Yesterday, the District of Oregon issued a decision in Oregon Natural Desert Association v. Tidwell, a case pitting enviromental groups intent on protecting steelhead species (a type of salmonid), against the federal government, as well as private individuals who rely upon grazing permits from the Forest Service for their livelihood. The environmentalists challenged the biological opinion issued by the National Marine Fisheries Service under the Endangered Species Act. The biological opinion detailed the effects of grazing on various steelhead habitat streams in the Malheur National Forest, in eastern Oregon. The environmentalists challenged, among other things, the biological opinion's assessment of whether allowing continued grazing would seriously retard the steelhead's recovery.
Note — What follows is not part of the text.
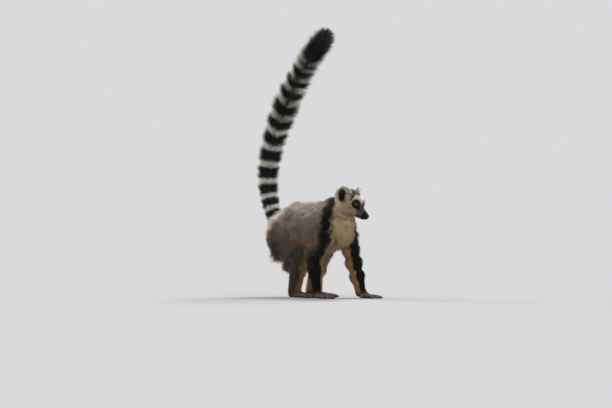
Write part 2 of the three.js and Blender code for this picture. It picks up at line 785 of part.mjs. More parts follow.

The environmentalists also challenged the way in which the Forest Service, and the permittees, had been implementing the biological opinion's prescriptions.
In his decision on summary judgment, Judge Haggerty split the baby. He ruled in favor of the permittees on their claim that they were illegally cut out of the process by which the Services produced the biological opinion. And he ruled in favor of the National Marine Fisheries Service in the biological opinion's environmental effects analyses. But he ruled in favor of the environmentalists on their claims that the Forest Service had failed adequately to implement the biological opinions and monitor the permittees.
The AP story on the decision seems to confirm the Solomonic nature of Judge Haggerty's ruling: both sides interpret the decision as a victory for each's interest. Given that, an appeal of the decision may not be terribly likely.
As a side note, PLF represented many of the permittees in a previous lawsuit (Oregon Natural Desert Association v. Lohn) concerning the legality of another biological opinion concerning grazing on the Malheur. The decision and appeal were eventually mooted out by the issuance of the biological opinion that was the subject of yesterday's ruling.